When it comes to religion, there's a fine line between faith and foolishness. (I'm talking to you, all you people who believed that end of the world prediction in May 2011!). I wrote a story about the two extremes meeting, and what would happen if just once the foolish, ridiculous guy at the pulpit was right.
But that's not why I wrote "Empty Church." The real inspiration came out of this overwhelming lack of control of my life, and no matter what I did, I couldn't seem to make a difference. Old friends I made contact with again on Facebook ignored me. Nobody but me seemed to want to keep old ties alive. I felt like I had so much to say, so much to tell people, but nobody was listening. This story illustrates my frustration, and then became something more.

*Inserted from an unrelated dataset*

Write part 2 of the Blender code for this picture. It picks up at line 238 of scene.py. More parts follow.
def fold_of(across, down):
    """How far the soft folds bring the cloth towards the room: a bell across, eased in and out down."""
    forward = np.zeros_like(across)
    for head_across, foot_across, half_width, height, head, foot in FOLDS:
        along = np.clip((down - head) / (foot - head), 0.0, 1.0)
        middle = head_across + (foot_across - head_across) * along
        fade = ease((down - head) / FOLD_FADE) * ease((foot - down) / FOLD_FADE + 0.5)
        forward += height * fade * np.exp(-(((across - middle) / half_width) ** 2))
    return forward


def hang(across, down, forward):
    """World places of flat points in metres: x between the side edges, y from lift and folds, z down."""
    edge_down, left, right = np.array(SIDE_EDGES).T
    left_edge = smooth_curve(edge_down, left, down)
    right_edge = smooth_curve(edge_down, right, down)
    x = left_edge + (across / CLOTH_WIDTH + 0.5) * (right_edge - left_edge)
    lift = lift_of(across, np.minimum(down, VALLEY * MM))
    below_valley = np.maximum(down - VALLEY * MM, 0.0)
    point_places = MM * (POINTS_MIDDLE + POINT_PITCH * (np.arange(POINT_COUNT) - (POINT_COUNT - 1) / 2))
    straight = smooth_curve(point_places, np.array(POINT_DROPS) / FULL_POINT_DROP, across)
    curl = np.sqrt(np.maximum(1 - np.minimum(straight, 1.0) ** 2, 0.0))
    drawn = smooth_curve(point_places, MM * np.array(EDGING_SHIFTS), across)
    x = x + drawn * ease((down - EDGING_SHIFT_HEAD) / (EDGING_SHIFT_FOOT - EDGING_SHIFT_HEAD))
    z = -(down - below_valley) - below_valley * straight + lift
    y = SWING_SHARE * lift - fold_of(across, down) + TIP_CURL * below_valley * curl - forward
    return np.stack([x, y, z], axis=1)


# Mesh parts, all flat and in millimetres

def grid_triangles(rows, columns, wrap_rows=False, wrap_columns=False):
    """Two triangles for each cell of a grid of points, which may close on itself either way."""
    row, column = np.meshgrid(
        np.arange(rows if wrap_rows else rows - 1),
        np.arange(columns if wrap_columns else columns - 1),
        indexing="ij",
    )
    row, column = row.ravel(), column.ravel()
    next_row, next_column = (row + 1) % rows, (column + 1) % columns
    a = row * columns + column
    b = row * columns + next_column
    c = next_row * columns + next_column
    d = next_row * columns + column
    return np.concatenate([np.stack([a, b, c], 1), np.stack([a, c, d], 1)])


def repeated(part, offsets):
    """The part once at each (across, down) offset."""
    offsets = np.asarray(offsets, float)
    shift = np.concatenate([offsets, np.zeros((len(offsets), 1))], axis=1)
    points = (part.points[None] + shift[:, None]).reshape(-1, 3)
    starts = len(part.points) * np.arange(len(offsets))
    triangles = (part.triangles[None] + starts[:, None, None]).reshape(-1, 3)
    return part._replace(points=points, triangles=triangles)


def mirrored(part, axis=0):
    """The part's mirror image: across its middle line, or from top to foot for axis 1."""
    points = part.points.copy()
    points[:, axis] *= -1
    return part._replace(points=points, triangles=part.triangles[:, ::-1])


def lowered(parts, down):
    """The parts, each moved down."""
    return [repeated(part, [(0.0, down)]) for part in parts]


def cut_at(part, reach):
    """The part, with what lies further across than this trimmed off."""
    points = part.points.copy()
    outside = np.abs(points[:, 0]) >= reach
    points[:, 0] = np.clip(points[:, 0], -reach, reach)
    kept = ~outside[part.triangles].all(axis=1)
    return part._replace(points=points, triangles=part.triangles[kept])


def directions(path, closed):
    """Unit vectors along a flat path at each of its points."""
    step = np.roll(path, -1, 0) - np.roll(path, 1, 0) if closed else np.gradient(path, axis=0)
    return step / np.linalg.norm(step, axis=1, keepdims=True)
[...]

Very proud to be part of such a high-profile collection.
That's my short story bibliography so far! More to come in the future!

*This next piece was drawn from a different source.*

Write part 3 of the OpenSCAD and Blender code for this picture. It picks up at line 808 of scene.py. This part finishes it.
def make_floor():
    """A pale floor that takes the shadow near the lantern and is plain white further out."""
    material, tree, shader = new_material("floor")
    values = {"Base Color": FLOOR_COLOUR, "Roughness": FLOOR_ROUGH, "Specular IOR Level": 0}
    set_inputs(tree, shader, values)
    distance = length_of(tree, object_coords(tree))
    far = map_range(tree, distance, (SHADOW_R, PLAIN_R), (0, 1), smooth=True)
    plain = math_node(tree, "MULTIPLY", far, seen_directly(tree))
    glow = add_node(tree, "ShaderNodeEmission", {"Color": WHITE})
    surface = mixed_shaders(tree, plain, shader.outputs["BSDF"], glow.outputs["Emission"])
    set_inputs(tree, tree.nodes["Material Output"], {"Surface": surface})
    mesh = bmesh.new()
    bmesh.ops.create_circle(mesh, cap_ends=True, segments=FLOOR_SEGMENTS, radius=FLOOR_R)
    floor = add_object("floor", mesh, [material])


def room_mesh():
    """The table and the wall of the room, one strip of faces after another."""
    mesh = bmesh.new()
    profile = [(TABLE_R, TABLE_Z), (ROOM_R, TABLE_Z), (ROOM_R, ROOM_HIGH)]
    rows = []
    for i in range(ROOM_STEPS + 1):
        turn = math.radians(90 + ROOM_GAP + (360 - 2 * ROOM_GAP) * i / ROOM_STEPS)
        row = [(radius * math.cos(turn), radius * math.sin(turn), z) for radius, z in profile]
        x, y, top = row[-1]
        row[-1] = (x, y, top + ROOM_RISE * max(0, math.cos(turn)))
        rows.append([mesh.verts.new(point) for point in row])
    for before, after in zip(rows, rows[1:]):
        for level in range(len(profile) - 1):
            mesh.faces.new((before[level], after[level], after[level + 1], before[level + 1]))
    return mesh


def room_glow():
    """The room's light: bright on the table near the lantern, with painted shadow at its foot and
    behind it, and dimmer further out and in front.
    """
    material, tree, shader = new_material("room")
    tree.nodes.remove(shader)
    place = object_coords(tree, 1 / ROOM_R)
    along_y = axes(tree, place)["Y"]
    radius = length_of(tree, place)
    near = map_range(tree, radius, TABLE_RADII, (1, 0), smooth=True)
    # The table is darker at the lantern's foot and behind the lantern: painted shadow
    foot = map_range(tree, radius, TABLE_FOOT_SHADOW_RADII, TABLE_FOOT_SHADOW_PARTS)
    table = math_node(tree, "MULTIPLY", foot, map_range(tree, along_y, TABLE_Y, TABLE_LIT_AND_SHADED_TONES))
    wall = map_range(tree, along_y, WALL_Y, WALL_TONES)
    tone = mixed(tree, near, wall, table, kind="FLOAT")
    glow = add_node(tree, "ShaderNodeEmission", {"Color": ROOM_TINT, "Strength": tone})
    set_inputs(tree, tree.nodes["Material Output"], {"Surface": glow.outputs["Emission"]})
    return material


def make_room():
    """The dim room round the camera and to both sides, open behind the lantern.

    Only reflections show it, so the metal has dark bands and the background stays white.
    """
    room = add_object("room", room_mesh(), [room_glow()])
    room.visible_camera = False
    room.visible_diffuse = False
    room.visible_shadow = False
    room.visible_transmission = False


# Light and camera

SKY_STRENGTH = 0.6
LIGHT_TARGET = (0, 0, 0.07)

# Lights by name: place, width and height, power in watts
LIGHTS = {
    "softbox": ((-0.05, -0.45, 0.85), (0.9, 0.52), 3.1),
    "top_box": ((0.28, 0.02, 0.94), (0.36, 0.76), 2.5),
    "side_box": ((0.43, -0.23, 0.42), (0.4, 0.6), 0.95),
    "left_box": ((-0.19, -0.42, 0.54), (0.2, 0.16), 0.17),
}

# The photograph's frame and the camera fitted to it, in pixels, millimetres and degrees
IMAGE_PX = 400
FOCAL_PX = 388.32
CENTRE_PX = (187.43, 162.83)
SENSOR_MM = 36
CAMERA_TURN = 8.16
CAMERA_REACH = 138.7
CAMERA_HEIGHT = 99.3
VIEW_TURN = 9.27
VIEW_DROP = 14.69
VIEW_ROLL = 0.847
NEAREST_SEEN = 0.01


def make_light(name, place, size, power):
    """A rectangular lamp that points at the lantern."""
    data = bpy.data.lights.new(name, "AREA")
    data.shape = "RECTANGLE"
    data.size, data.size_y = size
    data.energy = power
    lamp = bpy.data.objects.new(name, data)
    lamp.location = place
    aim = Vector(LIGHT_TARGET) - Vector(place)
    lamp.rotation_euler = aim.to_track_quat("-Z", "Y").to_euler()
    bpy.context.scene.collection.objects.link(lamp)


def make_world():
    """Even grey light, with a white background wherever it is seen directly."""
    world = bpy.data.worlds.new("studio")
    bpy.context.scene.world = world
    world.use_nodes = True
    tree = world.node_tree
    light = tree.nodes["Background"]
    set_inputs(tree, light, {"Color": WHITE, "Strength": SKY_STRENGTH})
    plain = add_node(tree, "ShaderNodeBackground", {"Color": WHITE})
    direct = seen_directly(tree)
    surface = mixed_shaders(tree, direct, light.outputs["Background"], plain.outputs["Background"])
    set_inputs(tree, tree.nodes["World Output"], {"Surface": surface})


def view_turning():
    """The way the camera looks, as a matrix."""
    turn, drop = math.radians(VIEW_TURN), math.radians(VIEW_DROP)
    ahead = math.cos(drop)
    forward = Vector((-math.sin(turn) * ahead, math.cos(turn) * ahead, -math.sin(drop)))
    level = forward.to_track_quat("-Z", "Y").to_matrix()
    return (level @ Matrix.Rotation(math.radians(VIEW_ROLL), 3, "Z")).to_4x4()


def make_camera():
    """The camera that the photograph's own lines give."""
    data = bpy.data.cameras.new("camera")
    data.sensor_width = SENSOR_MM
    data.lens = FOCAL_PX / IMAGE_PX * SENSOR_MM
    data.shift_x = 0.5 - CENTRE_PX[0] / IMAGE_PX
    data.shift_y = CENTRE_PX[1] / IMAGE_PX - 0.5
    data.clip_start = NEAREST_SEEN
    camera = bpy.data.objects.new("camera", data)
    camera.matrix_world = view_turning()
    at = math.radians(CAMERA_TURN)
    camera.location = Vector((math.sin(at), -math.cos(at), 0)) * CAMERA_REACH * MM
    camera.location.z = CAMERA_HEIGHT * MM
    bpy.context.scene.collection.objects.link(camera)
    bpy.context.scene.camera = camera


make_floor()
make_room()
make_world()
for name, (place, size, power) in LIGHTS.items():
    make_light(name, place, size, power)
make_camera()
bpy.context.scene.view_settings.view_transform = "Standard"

As a bonus, I want to tell everyone how good it feels to leave an impression on CCLaP. My novel, Felix and the Sacred Thor, made the list for one of the best experimental books of 2011.
And then speaking of gonzo literature (aka "bizarro," aka "strange"), here's a great example of the other major type of novel in that genre, out-and-out fairytales for grown-ups which start like a bad dream and just get weirder from even there. It's deliberately difficult to give a plot recap for a book like this, so I won't even try -- suffice to say that the "Sacred Thor" in question here turns out to be a giant bright-green sex toy imbued with mystical powers, bestowed by an obscure god to a professional horse-masturbator for the purpose of saving the world, which gets us to around page ten -- this is for those who otherwise enjoy things like Juggalos and 4chan (either legitimately or ironically, or perhaps a bit of both), but who still manage to have at least a little self-respect as far as demanding intelligence from their ridiculously obtuse and sexually childish creative projects.